DATA LISTING:
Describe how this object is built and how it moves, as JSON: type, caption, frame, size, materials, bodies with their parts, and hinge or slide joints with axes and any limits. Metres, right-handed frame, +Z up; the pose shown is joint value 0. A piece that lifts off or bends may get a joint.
* * *
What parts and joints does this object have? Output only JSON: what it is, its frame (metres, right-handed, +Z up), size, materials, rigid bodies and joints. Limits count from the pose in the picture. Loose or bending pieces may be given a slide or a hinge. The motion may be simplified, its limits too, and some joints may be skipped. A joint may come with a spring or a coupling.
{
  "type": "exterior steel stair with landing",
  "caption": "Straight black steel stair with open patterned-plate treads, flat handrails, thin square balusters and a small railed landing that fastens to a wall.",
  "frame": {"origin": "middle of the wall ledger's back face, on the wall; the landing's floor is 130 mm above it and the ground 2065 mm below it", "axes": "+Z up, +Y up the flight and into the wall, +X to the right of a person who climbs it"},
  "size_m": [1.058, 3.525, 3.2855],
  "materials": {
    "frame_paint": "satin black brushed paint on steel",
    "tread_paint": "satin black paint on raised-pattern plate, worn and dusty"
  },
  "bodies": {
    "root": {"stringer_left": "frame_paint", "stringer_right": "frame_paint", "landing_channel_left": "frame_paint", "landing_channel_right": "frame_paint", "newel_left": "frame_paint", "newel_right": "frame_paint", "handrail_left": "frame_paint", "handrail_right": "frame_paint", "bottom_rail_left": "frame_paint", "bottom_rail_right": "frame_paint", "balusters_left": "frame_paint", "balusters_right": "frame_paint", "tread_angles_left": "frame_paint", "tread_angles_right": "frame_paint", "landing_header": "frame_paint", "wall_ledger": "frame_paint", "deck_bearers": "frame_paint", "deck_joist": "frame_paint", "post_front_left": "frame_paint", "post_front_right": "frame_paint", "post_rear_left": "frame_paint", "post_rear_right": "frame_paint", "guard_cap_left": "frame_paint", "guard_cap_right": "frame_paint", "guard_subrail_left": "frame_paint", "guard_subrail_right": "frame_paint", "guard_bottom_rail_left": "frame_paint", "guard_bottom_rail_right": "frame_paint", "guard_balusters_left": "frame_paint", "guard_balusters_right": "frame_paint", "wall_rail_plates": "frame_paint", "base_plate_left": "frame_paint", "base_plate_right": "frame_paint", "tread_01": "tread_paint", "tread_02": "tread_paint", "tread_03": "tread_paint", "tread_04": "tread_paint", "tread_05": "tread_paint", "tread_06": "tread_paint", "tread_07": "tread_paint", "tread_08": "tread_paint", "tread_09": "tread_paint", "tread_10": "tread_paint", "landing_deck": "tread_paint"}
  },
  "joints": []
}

REQUIREMENTS: Reproduce every line from the entries that holds the word "this".

WRITTEN SOLUTION:
Describe how this object is built and how it moves, as JSON: type, caption, frame, size, materials, bodies with their parts, and hinge or slide joints with axes and any limits. Metres, right-handed frame, +Z up; the pose shown is joint value 0. A piece that lifts off or bends may get a joint.
What parts and joints does this object have? Output only JSON: what it is, its frame (metres, right-handed, +Z up), size, materials, rigid bodies and joints. Limits count from the pose in the picture. Loose or bending pieces may be given a slide or a hinge. The motion may be simplified, its limits too, and some joints may be skipped. A joint may come with a spring or a coupling.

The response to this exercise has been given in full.